You can create custom agents without leaving chat. Describe what you want watched and where results should go — for example:

"Every Monday morning, digest what our competitors changed on pricing and post it to #competitive-intel."

Brief drafts the agent — its skill, schedule, and delivery target — and shows you an approval card before anything is created. Once you approve, the agent joins your roster on the Agents page like any other, with the same Skill, Options, Grading, and Runs tabs.

Start from a preset

Brief ships a catalog of vetted agent archetypes so you don't have to design from scratch. Ask Brief in chat what agents it can create, or pick a preset directly. The catalog includes:

  • Target account monitor — watch a named account and digest new signals, news, and activity
  • Competitor pricing digest — track a competitor's pricing changes and post them to a Slack channel
  • Keyword mention digest — track mentions of a keyword or brand across your research signals
  • Competitive landscape monitor — digest movement across your whole competitor set
  • Decisions digest — summarize the decisions your team recorded
  • Positioning & messaging brief — digest your canonical positioning into a shareable brief
  • Persona insights digest — surface insights across your persona set
  • Feature roadmap signal — digest roadmap movement across your feature set
  • Pipeline deal digest — summarize deal movement across your pipeline
  • Revenue metrics summary — recap your revenue metrics
  • Research theme digest — cluster recent research signals into themes
  • Strategy brief — tie recent decisions back to your stated strategy
  • Velocity & throughput report — report delivery velocity across your work pipeline
  • Product usage insights — digest usage insights from your product analytics

Most presets take a focus variable — a specific account, competitor, keyword, or area — so the same archetype can run several times with different scopes.

Schedules and delivery

Custom agents run on the cadence you choose — hourly, daily, or weekly, with a time and timezone you set for daily and weekly runs. Results are delivered in-app, and you can route them to a Slack channel: Brief shows you a channel picker from your connected Slack workspace when you set the agent up. See the Slack integration for connecting Slack.

Edit agents from chat

You don't have to open the Agents page to tune an agent. Ask Brief in chat to change an agent — "make the competitor digest shorter" or "move my pipeline digest to Fridays" — and Brief loads the agent, proposes the specific change as a plan, and applies it only after you approve. The same quality check runs on chat edits as on edits made from the Agents page.

Built-in briefings

Two briefings come with every workspace — no setup needed beyond connecting your tools.

Weekly Brief

The Weekly Brief is a strategic digest delivered once a week to every workspace with data: what shipped, what changed, what your signals are saying, and where things are drifting from plan. It's on by default and built as a full tool-calling agent, so it reads your live data rather than a stale snapshot. It appears on the Agents page like any other agent, so you can read its skill, check its runs, and tune its rubric.

Daily Pulse

The Daily Pulse is an opt-in daily summary of activity across your workspace, delivered by email and — if you've connected Slack — posted to your team's notification channel. Each pulse includes an AI-written summary up top and a Discuss with Brief link that opens chat pre-loaded with the digest's context, so you can go from "what happened" to "what should we do about it" in one click.

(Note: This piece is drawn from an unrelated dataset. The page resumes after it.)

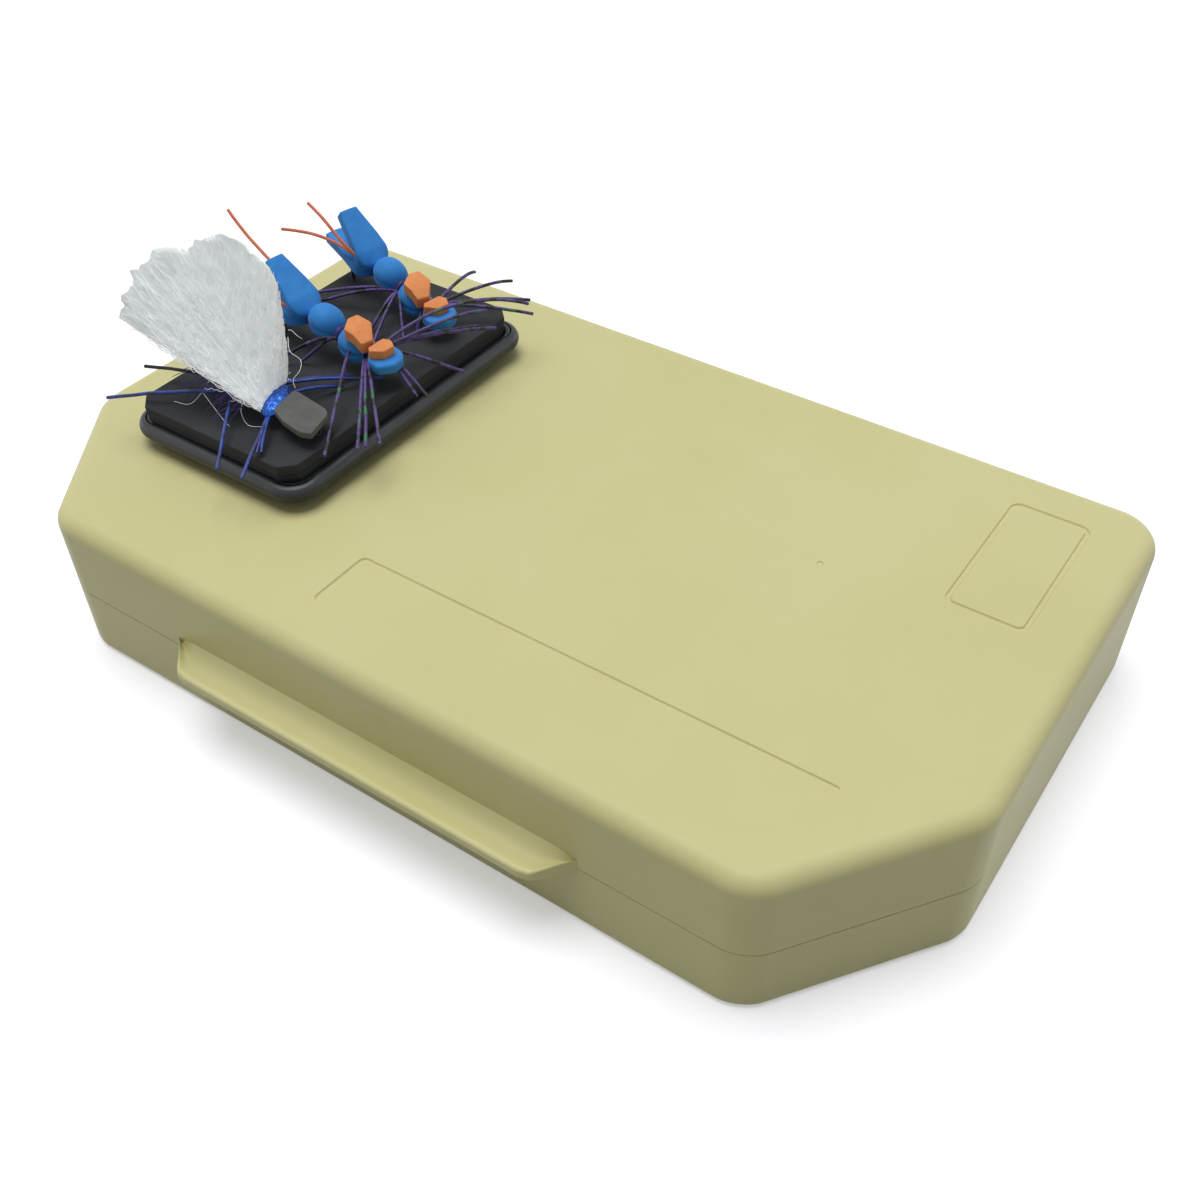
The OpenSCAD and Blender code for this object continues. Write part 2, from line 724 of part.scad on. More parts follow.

Turn the Daily Pulse on from your notification settings. The Weekly Brief is on by default; both can be toggled per user.

Proactive nudges

Beyond scheduled briefings, Brief speaks up on its own when something specific needs you:

  • Review invitations — when Brief has accumulated things worth your attention, it opens your next chat session with a short "I noticed a few things since we last talked — want to run through them?" If you've been away from chat for a while and something important is queued, Brief sends a single Slack DM with a link to review together.
  • Decision-expiry reminders — when a decision you recorded is coming up for re-confirmation, Brief emails a short recap: what you decided, why, and what's changed since — so you can re-confirm or revisit with current context.
  • Signal-surge alerts — when a theme suddenly spikes across your research signals, Brief flags the surge so you see the pattern while it's still forming.

Nudges are deliberately gentle. Brief rate-limits how often it interrupts, and deferring a review invitation ("later") quiets nudges for a week while your queue keeps accumulating — you control the cadence, and nothing is lost.